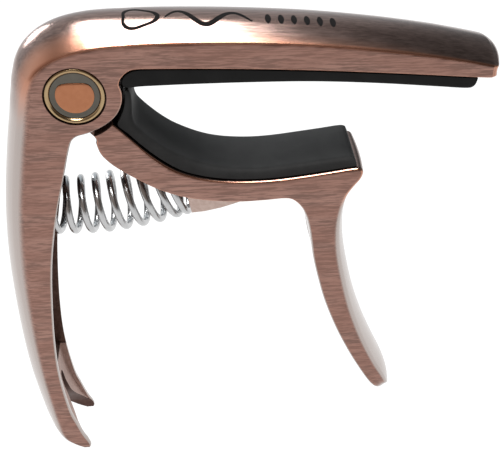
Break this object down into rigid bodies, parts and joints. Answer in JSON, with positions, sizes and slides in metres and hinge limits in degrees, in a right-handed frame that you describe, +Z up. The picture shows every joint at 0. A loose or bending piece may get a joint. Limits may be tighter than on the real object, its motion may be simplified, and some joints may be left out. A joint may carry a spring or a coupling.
{
  "type": "guitar capo",
  "caption": "Trigger capo with a fixed padded arm, a hollow grip ending in a pin-pulling fork, and a spring-closed padded jaw worked by a curved trigger.",
  "frame": {"origin": "centre of the overall box", "axes": "+X from the pivot towards the arm's tip, +Y across the width to the far side, +Z up from the grip's fork to the arm's crown"},
  "size_m": [0.0942, 0.015, 0.1016],
  "materials": {
    "frame_metal": "brushed copper-rose plating, polished on the arm's crown",
    "jaw_metal": "brushed copper-rose plating",
    "upper_silicone": "matt moulded silicone",
    "lower_silicone": "matt moulded silicone",
    "spring_wire": "plated spring wire",
    "pin_steel": "turned steel",
    "spacer_plastic": "plain nylon",
    "cap_rim_metal": "polished rolled edge",
    "cap_dish_metal": "polished dish, nickel tone",
    "cap_plug_metal": "polished copper tone"
  },
  "bodies": {
    "frame_body": {"frame": "frame_metal", "upper_pad": "upper_silicone", "pivot_pin": "pin_steel", "cap_rim_near": "cap_rim_metal", "cap_rim_far": "cap_rim_metal", "cap_dish_near": "cap_dish_metal", "cap_dish_far": "cap_dish_metal", "cap_plug_near": "cap_plug_metal", "cap_plug_far": "cap_plug_metal", "spring": "spring_wire"},
    "jaw_body": {"jaw_lever": "jaw_metal", "lower_pad": "lower_silicone", "spacer_near": "spacer_plastic", "spacer_far": "spacer_plastic"}
  },
  "joints": [
    {"name": "jaw_hinge", "type": "hinge", "parent": "frame_body", "child": "jaw_body", "pos_m": [-0.02959, 0, 0.03829], "axis": [0, 1, 0], "range_deg": [0, 22], "stiffness_Nm_per_rad": 0.6, "springref_deg": -34.38, "deforming": ["spring"]}
  ]
}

-- -- --

> [TASK TO CARRY OUT]: Using the material above, copy every line in which the string "with" occurs.

> [ANSWER FOR THIS EXERCISE]:
Break this object down into rigid bodies, parts and joints. Answer in JSON, with positions, sizes and slides in metres and hinge limits in degrees, in a right-handed frame that you describe, +Z up. The picture shows every joint at 0. A loose or bending piece may get a joint. Limits may be tighter than on the real object, its motion may be simplified, and some joints may be left out. A joint may carry a spring or a coupling.
  "caption": "Trigger capo with a fixed padded arm, a hollow grip ending in a pin-pulling fork, and a spring-closed padded jaw worked by a curved trigger.",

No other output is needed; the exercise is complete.